## Aim of the exercise
Could you write out every entry exactly as it stands?

## Data entries
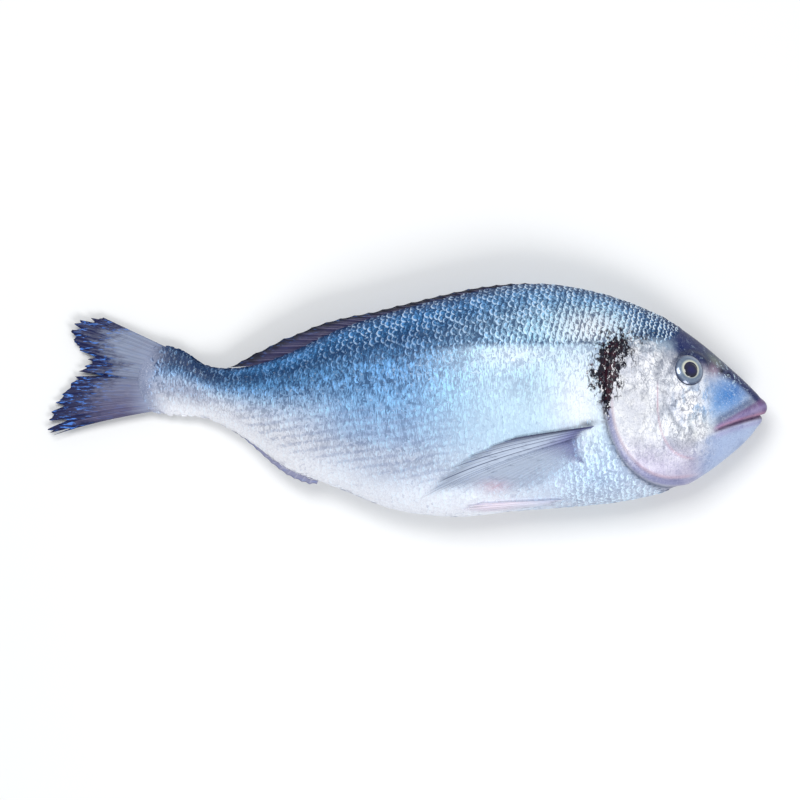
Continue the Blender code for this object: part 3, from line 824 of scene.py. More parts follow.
def make_skin():
    place, turn = ring_places(), np.arange(SKIN_SIDES) * math.tau / SKIN_SIDES
    rings = len(place)
    grid_place, grid_turn = np.meshgrid(place, turn, indexing="ij")
    grid = flesh_points(grid_place, grid_turn)
    out = directions(grid_place, grid_turn)[2]
    grid = grid + out * head_relief(grid[..., 0], grid[..., 1])[..., None]
    grid[..., 2] = pressed(grid[..., 2])
    points = np.vstack((grid.reshape(-1, 3), grid[0].mean(axis=0), grid[-1].mean(axis=0)))
    snout, tail, last = rings * SKIN_SIDES, rings * SKIN_SIDES + 1, (rings - 1) * SKIN_SIDES
    faces = []
    for side in range(SKIN_SIDES):
        after = (side + 1) % SKIN_SIDES
        faces.append((snout, side, after))
        faces.append((tail, last + after, last + side))
        for near in range(0, last, SKIN_SIDES):
            far = near + SKIN_SIDES
            faces.append((near + side, far + side, far + after, near + after))
    skin = new_object("skin", points, faces)
    x, y = points[:, 0], points[:, 1]
    store(skin, tint=skin_tint(x, y), gleam=gleam_of(x, y), speckle=speckle_of(x, y))
    store(skin, blood=blood_of(x, y), frost=frost_of(x, y))
    dress(skin, wet_skin)


make_skin()

# %% [markdown]
# ## A coat of scales
# The scales are thin horny plates that overlap like roof tiles, with the free edge towards the
# tail. Bump could fake them, but real plates catch the light at their edges from every side. One
# scale is modelled as by hand: a flat round plate, inset and pulled up to a low crown, with its
# front end sunk so that the next scale covers it.

# %% Model one scale
SCALE_SIDES = 10
SCALE_LONG, SCALE_WIDE, SCALE_SUNK = 2.0 * MM, 1.75 * MM, 0.25 * MM
SCALE_FREE_RISE, SCALE_FRONT_DROP, SCALE_CROWN = 0.2 * MM, 0.14 * MM, 0.02 * MM
SCALE_SQUARENESS, SCALE_INSET = 2.8, 0.22


def model_scale():
    deselect()
    bpy.ops.mesh.primitive_circle_add(vertices=SCALE_SIDES, radius=1.0, fill_type="NGON")
    made = bpy.context.object
    bpy.ops.object.mode_set(mode="EDIT")
    bpy.ops.mesh.select_all(action="SELECT")
    bpy.ops.mesh.extrude_region_move(TRANSFORM_OT_translate={"value": (0, 0, 1)})
    bpy.ops.mesh.inset(thickness=SCALE_INSET, depth=0.0)
    bpy.ops.object.mode_set(mode="OBJECT")
    points = corners_of(made)
    faces = [tuple(face.vertices) for face in made.data.polygons]
    bpy.data.objects.remove(made)
    return points, faces


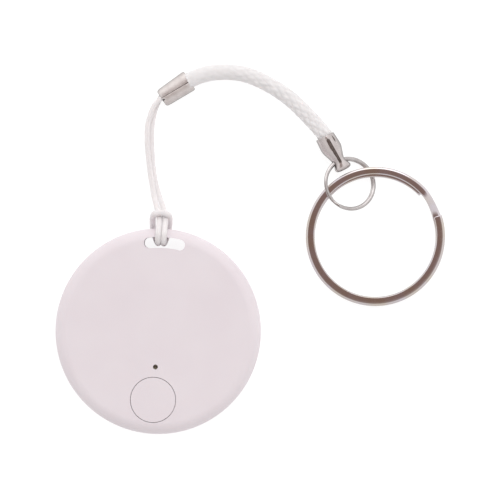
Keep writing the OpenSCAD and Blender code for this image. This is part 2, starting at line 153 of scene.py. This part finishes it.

## Task solution
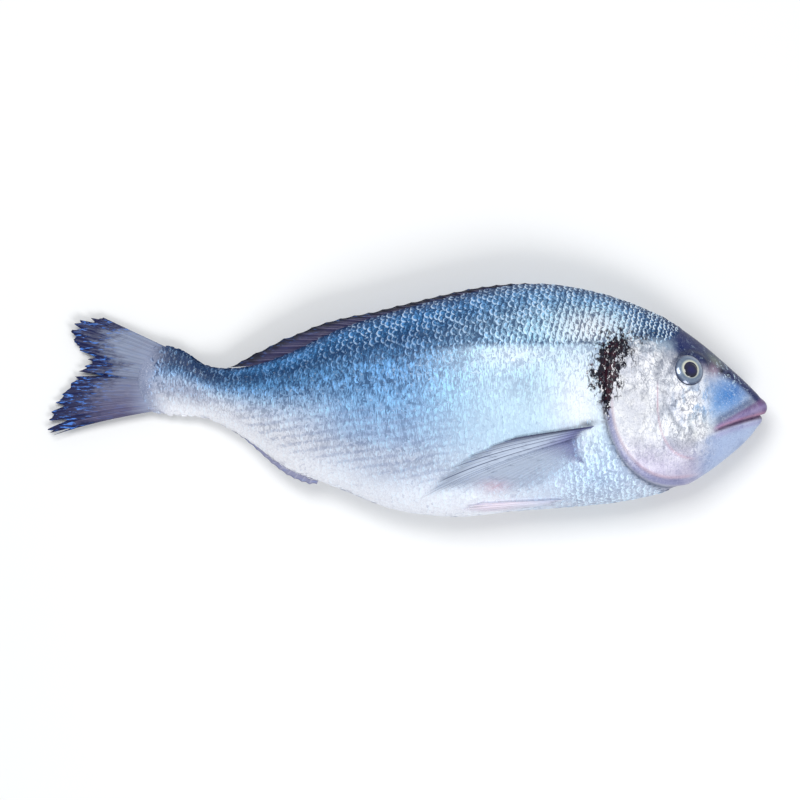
Continue the Blender code for this object: part 3, from line 824 of scene.py. More parts follow.
def make_skin():
    place, turn = ring_places(), np.arange(SKIN_SIDES) * math.tau / SKIN_SIDES
    rings = len(place)
    grid_place, grid_turn = np.meshgrid(place, turn, indexing="ij")
    grid = flesh_points(grid_place, grid_turn)
    out = directions(grid_place, grid_turn)[2]
    grid = grid + out * head_relief(grid[..., 0], grid[..., 1])[..., None]
    grid[..., 2] = pressed(grid[..., 2])
    points = np.vstack((grid.reshape(-1, 3), grid[0].mean(axis=0), grid[-1].mean(axis=0)))
    snout, tail, last = rings * SKIN_SIDES, rings * SKIN_SIDES + 1, (rings - 1) * SKIN_SIDES
    faces = []
    for side in range(SKIN_SIDES):
        after = (side + 1) % SKIN_SIDES
        faces.append((snout, side, after))
        faces.append((tail, last + after, last + side))
        for near in range(0, last, SKIN_SIDES):
            far = near + SKIN_SIDES
            faces.append((near + side, far + side, far + after, near + after))
    skin = new_object("skin", points, faces)
    x, y = points[:, 0], points[:, 1]
    store(skin, tint=skin_tint(x, y), gleam=gleam_of(x, y), speckle=speckle_of(x, y))
    store(skin, blood=blood_of(x, y), frost=frost_of(x, y))
    dress(skin, wet_skin)


make_skin()

# %% [markdown]
# ## A coat of scales
# The scales are thin horny plates that overlap like roof tiles, with the free edge towards the
# tail. Bump could fake them, but real plates catch the light at their edges from every side. One
# scale is modelled as by hand: a flat round plate, inset and pulled up to a low crown, with its
# front end sunk so that the next scale covers it.

# %% Model one scale
SCALE_SIDES = 10
SCALE_LONG, SCALE_WIDE, SCALE_SUNK = 2.0 * MM, 1.75 * MM, 0.25 * MM
SCALE_FREE_RISE, SCALE_FRONT_DROP, SCALE_CROWN = 0.2 * MM, 0.14 * MM, 0.02 * MM
SCALE_SQUARENESS, SCALE_INSET = 2.8, 0.22


def model_scale():
    deselect()
    bpy.ops.mesh.primitive_circle_add(vertices=SCALE_SIDES, radius=1.0, fill_type="NGON")
    made = bpy.context.object
    bpy.ops.object.mode_set(mode="EDIT")
    bpy.ops.mesh.select_all(action="SELECT")
    bpy.ops.mesh.extrude_region_move(TRANSFORM_OT_translate={"value": (0, 0, 1)})
    bpy.ops.mesh.inset(thickness=SCALE_INSET, depth=0.0)
    bpy.ops.object.mode_set(mode="OBJECT")
    points = corners_of(made)
    faces = [tuple(face.vertices) for face in made.data.polygons]
    bpy.data.objects.remove(made)
    return points, faces


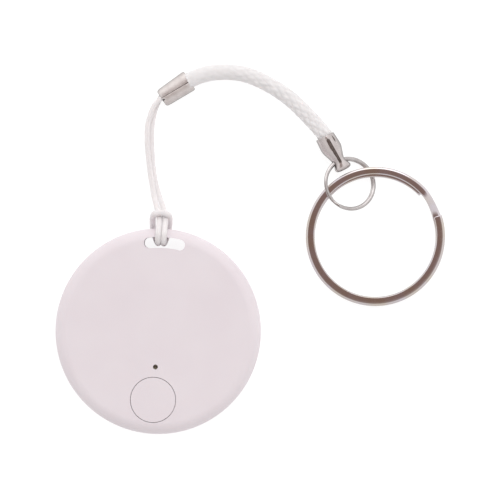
Keep writing the OpenSCAD and Blender code for this image. This is part 2, starting at line 153 of scene.py. This part finishes it.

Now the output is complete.